One in five also endorsed political violence as a means to achieve an important political objective and one in four at least somewhat agreed that given America’s current direction, “true American patriots may have to resort to violence in order to save our country.”
Kleinfeld said that previous studies had found similar levels of support for political violence, but the Davis study adds an important dimension by identifying broad backing for authoritarian rule and alienation from democratic institutions that have served as a bulwark against civil conflict. Nearly one in five surveyed strongly agreed that it was more important for America to have a powerful leader than to be a democracy. “Democracies with strong institutions rarely experience serious political violence,” Kleinfeld said, “But a very significant portion of our population is willing to support the erosion of our institutions and a turn to strong man rule.”
Extrapolating to the U.S. population, the Davis study found that between 4 and 5 million Americans would be “very or completely willing” to intimidate, injure, or kill to achieve a political goal. Between 3 and 5 million would be similarly willing to commit violence against government, election, and health officials, as well as the police and military. “These individuals are not being bombastic,” Kleinfeld said, “they are willing to say precisely what kind of violence they support.”
Nearly 20 million Americans think it’s “very or extremely likely” that they will arm themselves with a gun in the next few years in a situation where political violence is justified, the study found, 11 million expect to carry that gun openly to show they are armed and 3 million expect to shoot someone.
The accuracy of polls that show high levels of support for political violence has been questioned, with some researchers arguing that ambiguous language and inattentive respondents have led to provocative, but false, findings. The Davis study takes steps to address criticism of prior research, but the authors acknowledge that “bias from sources such as inattentive or strategic responses” may have shaped some of the results.
In a recent article, Kleinfeld argued that full-blown civil war is not imminent, but the threat of a political camp resorting to violence in pursuit of power is real. “Instead of worrying about civil war,” she wrote, “Americans should be concerned about a party faction using government and private violence as two pincers to muzzle dissent, gain power, and buttress their control.”
Although the threat of political violence is most acute from the right, Kleinfeld said in an interview that the Davis study suggested a “strong latent desire on the left” for militancy. She cited a rise in gun purchases by women and non-whites and the study’s finding that more than a third of Americans feel that political violence is sometimes justified to “prevent discrimination based on race or ethnicity.”
Garen Wintemute, an emergency physician, longtime gun violence researcher, and a lead author of the study, agreed that initial findings suggested an openness to violence is not confined to one end of the political spectrum. “What do you think is going to happen when armed voter suppression meets armed voter support?

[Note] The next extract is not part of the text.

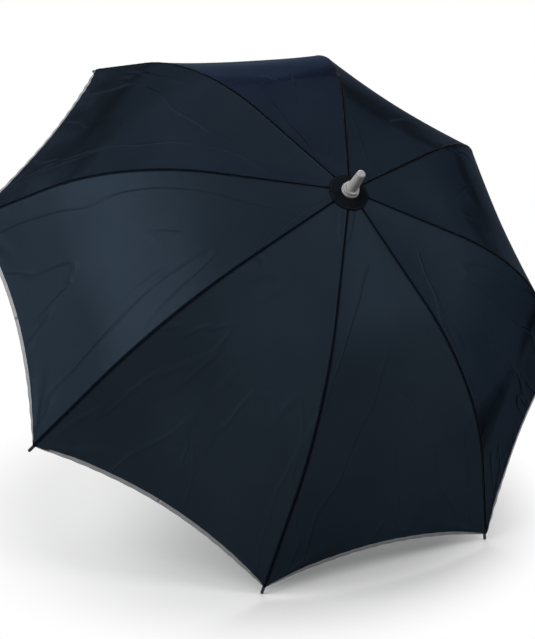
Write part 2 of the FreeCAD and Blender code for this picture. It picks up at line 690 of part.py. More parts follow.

Where does that go?” he said. “This is not crazy talk, it’s entirely plausible.” Nearly 20 million people, the study found, believe that violence is at least sometimes justified, “to stop those who do not share their beliefs from voting.”
He cautioned that the findings left key questions unanswered, pointing to the widespread expectation of civil war. “What I would really like to know is whether that’s a good thing or a bad thing,” he said, “are you pushing for civil war, or do you view that prospect as a disaster?”
Wintemute said he hopes to convene focus-groups to explore why people gave the answers they did. A finer analysis of the results is also planned, he said, that will tally responses by an array of categories — determining, for instance, how many of those who expressed belief in QAnon also expect to soon be armed with a gun while committing political violence.
Wintemute described the survey as a “mirror” and “a way for the country to see itself.” Even some members of his research team had trouble accepting the findings, Wintemute said, which he knows some may view as alarmist. “This is not fear-mongering,” he said. “I want readers to engage directly with the results, which are not about us, they are about them.”
Kleinfeld agreed that the results of the study are disturbing, but urged people not to look away. “It’s very hard for Americans to accept these numbers,” she said, “It’s easier to fight with this study or put one’s head in the sand. But we are still at a point where this can be stopped. This is a portent of our future, it’s not a prediction.”